DO THIS:
Gather the lines that hold the string "bends".

EXERCISE INPUT:

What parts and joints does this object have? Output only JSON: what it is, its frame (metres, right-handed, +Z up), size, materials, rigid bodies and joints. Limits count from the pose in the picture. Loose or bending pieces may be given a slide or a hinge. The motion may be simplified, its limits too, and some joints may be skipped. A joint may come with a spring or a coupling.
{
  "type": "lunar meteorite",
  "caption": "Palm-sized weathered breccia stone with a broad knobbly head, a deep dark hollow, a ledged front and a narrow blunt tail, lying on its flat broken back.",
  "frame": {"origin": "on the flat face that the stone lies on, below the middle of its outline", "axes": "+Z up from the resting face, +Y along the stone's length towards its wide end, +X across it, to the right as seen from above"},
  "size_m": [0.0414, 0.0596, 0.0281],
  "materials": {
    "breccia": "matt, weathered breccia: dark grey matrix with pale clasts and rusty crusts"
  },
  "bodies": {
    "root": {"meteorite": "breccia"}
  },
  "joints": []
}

* * *

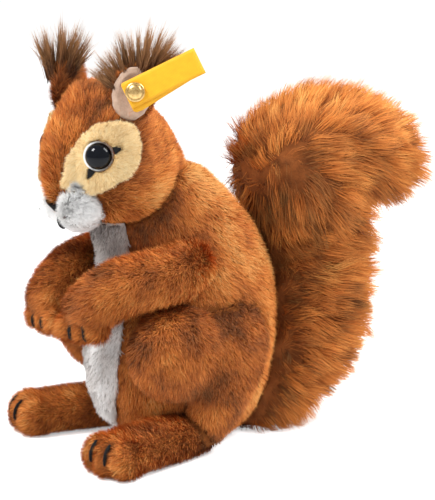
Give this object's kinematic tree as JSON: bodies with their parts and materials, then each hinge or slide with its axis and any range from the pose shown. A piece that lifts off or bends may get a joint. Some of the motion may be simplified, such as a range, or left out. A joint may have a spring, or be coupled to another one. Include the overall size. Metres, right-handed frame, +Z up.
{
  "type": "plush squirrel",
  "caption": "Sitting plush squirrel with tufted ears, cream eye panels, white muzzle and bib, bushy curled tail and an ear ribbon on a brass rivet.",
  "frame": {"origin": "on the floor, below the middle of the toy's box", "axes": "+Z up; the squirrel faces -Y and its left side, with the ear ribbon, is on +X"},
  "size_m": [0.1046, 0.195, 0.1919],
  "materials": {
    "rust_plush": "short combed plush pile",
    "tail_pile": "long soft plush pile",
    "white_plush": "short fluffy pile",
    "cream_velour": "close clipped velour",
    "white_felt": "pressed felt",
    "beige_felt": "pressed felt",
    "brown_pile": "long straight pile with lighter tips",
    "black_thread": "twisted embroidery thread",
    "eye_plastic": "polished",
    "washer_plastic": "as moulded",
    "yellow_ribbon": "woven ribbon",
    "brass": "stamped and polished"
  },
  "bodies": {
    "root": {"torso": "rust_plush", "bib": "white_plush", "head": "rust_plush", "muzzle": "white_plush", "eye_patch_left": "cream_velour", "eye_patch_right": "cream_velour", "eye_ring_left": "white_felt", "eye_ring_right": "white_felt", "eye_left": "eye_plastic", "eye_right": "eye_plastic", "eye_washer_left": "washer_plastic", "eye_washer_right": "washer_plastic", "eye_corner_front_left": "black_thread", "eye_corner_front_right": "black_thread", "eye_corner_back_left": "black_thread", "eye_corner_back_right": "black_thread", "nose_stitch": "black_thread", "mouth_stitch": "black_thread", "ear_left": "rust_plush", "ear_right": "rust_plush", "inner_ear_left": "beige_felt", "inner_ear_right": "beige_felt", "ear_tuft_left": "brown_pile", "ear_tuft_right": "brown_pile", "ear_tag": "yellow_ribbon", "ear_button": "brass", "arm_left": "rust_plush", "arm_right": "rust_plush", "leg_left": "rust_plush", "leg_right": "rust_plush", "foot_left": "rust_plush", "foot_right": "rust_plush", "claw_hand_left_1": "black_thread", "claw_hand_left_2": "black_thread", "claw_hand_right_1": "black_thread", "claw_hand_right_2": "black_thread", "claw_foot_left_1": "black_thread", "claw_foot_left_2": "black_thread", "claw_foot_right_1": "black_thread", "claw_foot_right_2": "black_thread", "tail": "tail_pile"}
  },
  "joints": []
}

--

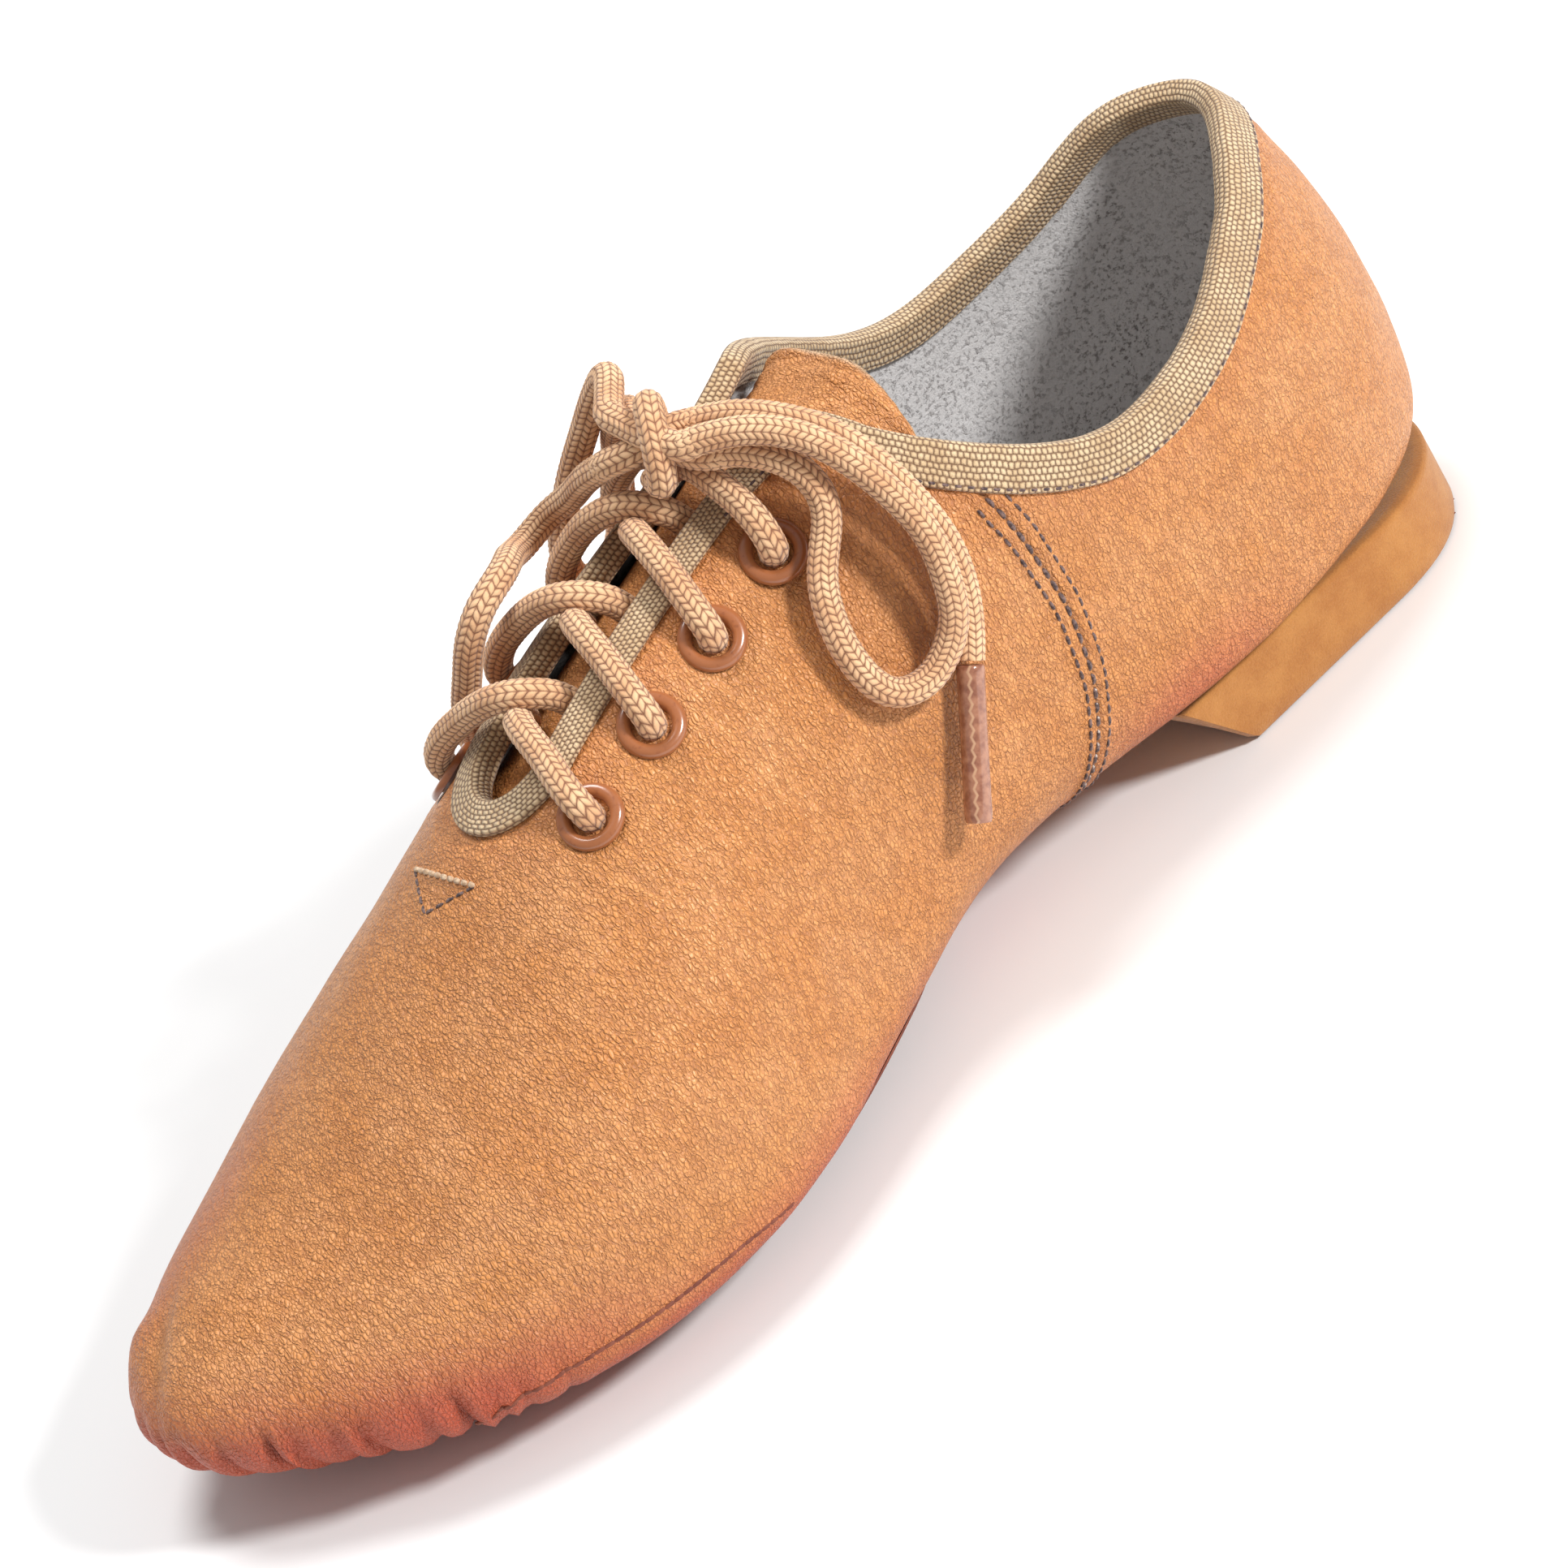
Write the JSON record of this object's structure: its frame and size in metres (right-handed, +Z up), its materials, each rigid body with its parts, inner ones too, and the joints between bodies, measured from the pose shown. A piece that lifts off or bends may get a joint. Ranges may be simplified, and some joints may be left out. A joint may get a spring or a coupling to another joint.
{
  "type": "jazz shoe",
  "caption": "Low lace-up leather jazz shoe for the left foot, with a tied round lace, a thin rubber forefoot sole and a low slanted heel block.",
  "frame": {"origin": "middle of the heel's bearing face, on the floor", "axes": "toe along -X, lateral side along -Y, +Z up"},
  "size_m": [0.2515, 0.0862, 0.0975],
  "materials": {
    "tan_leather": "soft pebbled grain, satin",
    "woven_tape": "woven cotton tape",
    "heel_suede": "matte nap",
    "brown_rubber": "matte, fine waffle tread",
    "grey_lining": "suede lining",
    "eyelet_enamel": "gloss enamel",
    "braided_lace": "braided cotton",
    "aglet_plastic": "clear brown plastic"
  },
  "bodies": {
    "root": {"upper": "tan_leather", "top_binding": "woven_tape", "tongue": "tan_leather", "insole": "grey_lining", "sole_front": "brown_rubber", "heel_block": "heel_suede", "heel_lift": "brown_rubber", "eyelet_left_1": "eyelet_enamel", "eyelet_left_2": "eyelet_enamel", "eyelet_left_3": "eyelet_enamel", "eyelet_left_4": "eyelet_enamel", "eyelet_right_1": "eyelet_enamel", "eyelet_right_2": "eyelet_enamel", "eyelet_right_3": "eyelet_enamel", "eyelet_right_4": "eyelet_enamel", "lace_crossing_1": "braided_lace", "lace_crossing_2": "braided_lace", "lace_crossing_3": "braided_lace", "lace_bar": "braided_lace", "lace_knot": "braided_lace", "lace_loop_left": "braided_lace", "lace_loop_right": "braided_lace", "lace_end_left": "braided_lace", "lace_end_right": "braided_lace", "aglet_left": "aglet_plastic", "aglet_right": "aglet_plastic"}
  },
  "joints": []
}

OUTPUT FOR THIS TASK:
Give this object's kinematic tree as JSON: bodies with their parts and materials, then each hinge or slide with its axis and any range from the pose shown. A piece that lifts off or bends may get a joint. Some of the motion may be simplified, such as a range, or left out. A joint may have a spring, or be coupled to another one. Include the overall size. Metres, right-handed frame, +Z up.
Write the JSON record of this object's structure: its frame and size in metres (right-handed, +Z up), its materials, each rigid body with its parts, inner ones too, and the joints between bodies, measured from the pose shown. A piece that lifts off or bends may get a joint. Ranges may be simplified, and some joints may be left out. A joint may get a spring or a coupling to another joint.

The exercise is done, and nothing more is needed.